The swampy bog body I navigate has no borders or definitive edges. It is fluid, porous, and alive. This state and this place mirror my body—a performative agent, porous and seeking. I sense the dissolution of rigid lines, the fading of singularity into multiplicity. The bodies here— of water, Earth, and air—are subjects of curiosity, engaged in deterritorialisation and reterritorialisation. Their longing shapes their forms, their movements, their becoming. Finding myself among others: ducks, hares, ermines, otters, foxes, roe deer, and Nordic voles. Reeds and sundews, valerian and yellow lilies. Dotter flowers and bog myrtle, soft birches and club moss. These forms weave together in the rhythms of life, past and present. Borders dissolve as movements merge and morph, creating compositions of gestures that enfold me within them. I am part of the material body of this place. We are caught in a restless, endless longing, creation, and transformation rhythm.

A Performative Landscape

In this performative landscape, this Dutch tableau, the patterns of the land tell the stories of human adaptation. The subdivision patterns of Nieuwkoop trace their origins back to the Great Peat Mining around the year 1000. The northeastern areas display an irregular, block-shaped division, while linear, elongated plots dominate other regions. The cope subdivision—a system of uniform plots—reflected a growing precision in reclaiming land.

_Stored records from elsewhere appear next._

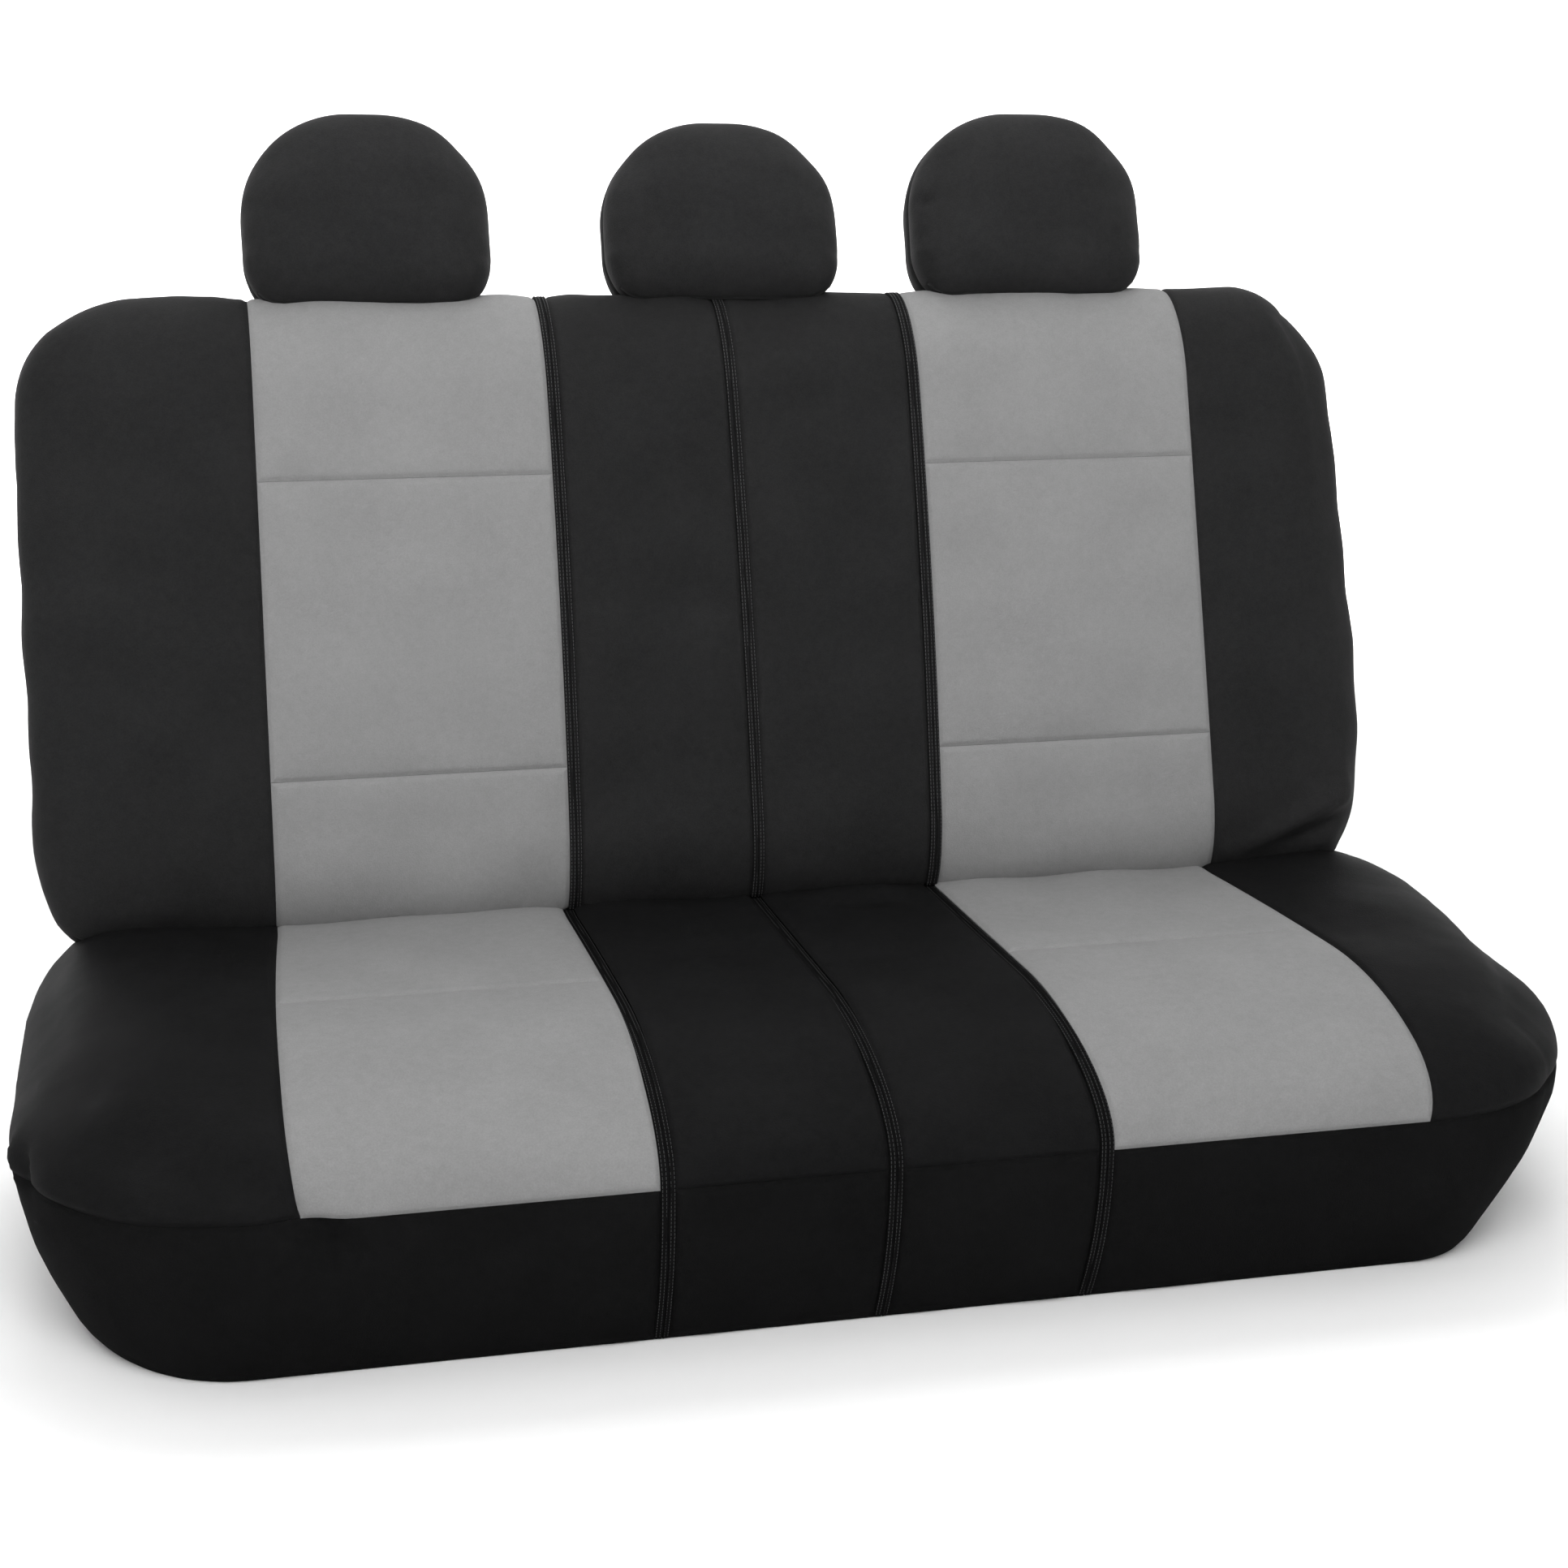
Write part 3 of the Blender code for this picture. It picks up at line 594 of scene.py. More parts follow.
# On the cushion, in the seat's own axes. The long soft ones are hollows of the left bolster.
SEAT_FOLDS = (
    ((0.020, 0.092, 0.240), (0.185, 0.096, 0.240), 0.0080, 0.0160),
    ((0.060, 0.055, 0.240), (0.170, 0.080, 0.240), -0.0030, 0.0120),
    ((-0.712, -0.215, 0.235), (-0.690, -0.262, 0.130), -0.0090, 0.0080),
    ((-0.716, -0.190, 0.230), (-0.700, -0.235, 0.125), 0.0070, 0.0080),
    ((-0.660, -0.290, 0.250), (-0.500, -0.385, 0.130), -0.0150, 0.0340),
    ((-0.560, -0.365, 0.230), (-0.440, -0.395, 0.110), -0.0110, 0.0180),
    ((-0.700, -0.260, 0.165), (-0.520, -0.375, 0.138), 0.0090, 0.0120),
    ((-0.600, -0.345, 0.125), (-0.440, -0.390, 0.140), 0.0090, 0.0100),
    ((-0.480, -0.385, 0.150), (-0.420, -0.392, 0.105), -0.0100, 0.0120),
    ((0.560, -0.330, 0.200), (0.700, -0.200, 0.150), -0.0030, 0.0260),
)
# On a headrest, from its own centre.
HEAD_FOLDS = (
    ((-0.122, 0.050, 0.706), (-0.098, 0.010, 0.700), -0.0034, 0.0060),
    ((-0.122, 0.050, 0.664), (-0.100, 0.012, 0.670), -0.0026, 0.0060),
    ((0.120, 0.050, 0.650), (0.094, 0.012, 0.656), -0.0022, 0.0070),
)


def seam_profile(distance):
    """The dip of the fabric into its seam and the slight pillow between seams."""
    dip = -SEAM_DIP * np.exp(-(distance / SEAM_SOFTNESS) ** 2)
    return dip + PILLOW * smooth(distance / PILLOW_REACH)


def back_height(place, point, distance, side):
    lift = seam_profile(distance) + SLACK.at(point) * smooth(distance / SLACK_START)
    lift += RIPPLE.at(point) * smooth(distance / RIPPLE_START)
    return lift + folds(point, BACK_FOLDS) * smooth(distance / FOLD_START)


def seat_crown(place):
    """The crown of the cushion's top and the ridge along each bolster."""
    ahead = place[:, Y] - SEAT_FRONT
    behind = SEAT_REAR - place[:, Y]
    inward = SEAT_HALF - np.abs(place[:, X])
    crown = smooth(ahead / CROWN_FRONT) * smooth(behind / CROWN_REAR) * smooth(inward / CROWN_SIDE)
    ridge = np.exp(-((np.abs(place[:, X]) - BOLSTER_RIDGE) / BOLSTER_SPREAD) ** 2)
    ridge = ridge * smooth(inward / BOLSTER_SIDE) * smooth(behind / BOLSTER_REAR)
    ridge = ridge * smooth((ahead - BOLSTER_START) / BOLSTER_FRONT)
    return CROWN * crown + BOLSTER_CROWN * ridge


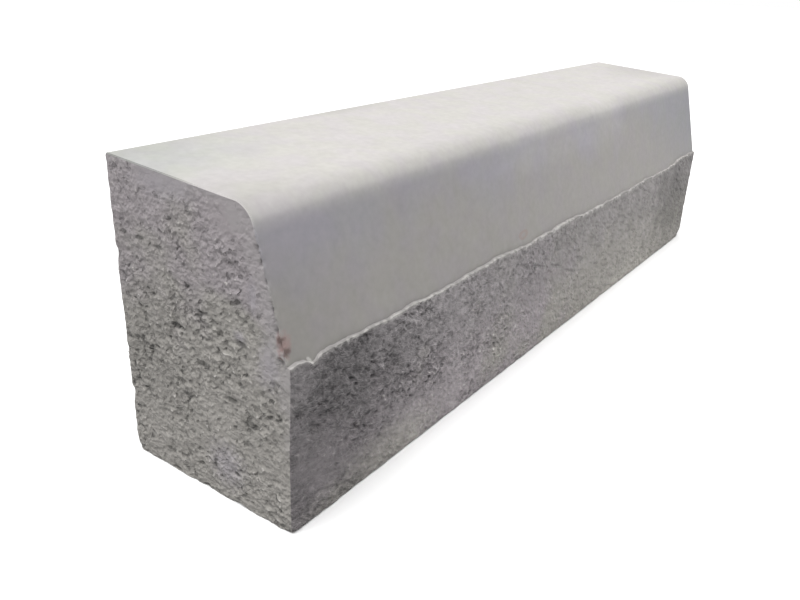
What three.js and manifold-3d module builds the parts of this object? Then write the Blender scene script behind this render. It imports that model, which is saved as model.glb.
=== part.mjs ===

Later, rectangular patterns of roads and drainage ditches emerged, remnants of the driers constructed to reclaim land post-mining. Peat rivers once dug to drain the land, became vital pathways. These riverbeds dug deep into the land and served as hubs of habitation, their elevated banks rising above the surrounding subsiding peatlands. The human effort to balance land and water continues—a delicate interplay of ecology and culture.

The Harmonies of the Relational In-Between

This space holds a balanced interplay between bodies—the harmonies of the relational in-between. It is a site of constant deconstruction and reconstruction, where togetherness becomes a performative act. Bodies without borders merge into each other, morphing as they engage in an ongoing process of becoming. As I stand here, I feel the echoes of this flux, the longing of the land and water to exist in harmony. The winter sky hangs heavy, occasionally punctuated by a light shower. At 3.3°C, the west wind remains silent, and atmospheric humidity wraps the area in a damp stillness. This is the Netherlands—a land shaped by water, peat, and human hands—a testament to the interconnectedness of all things.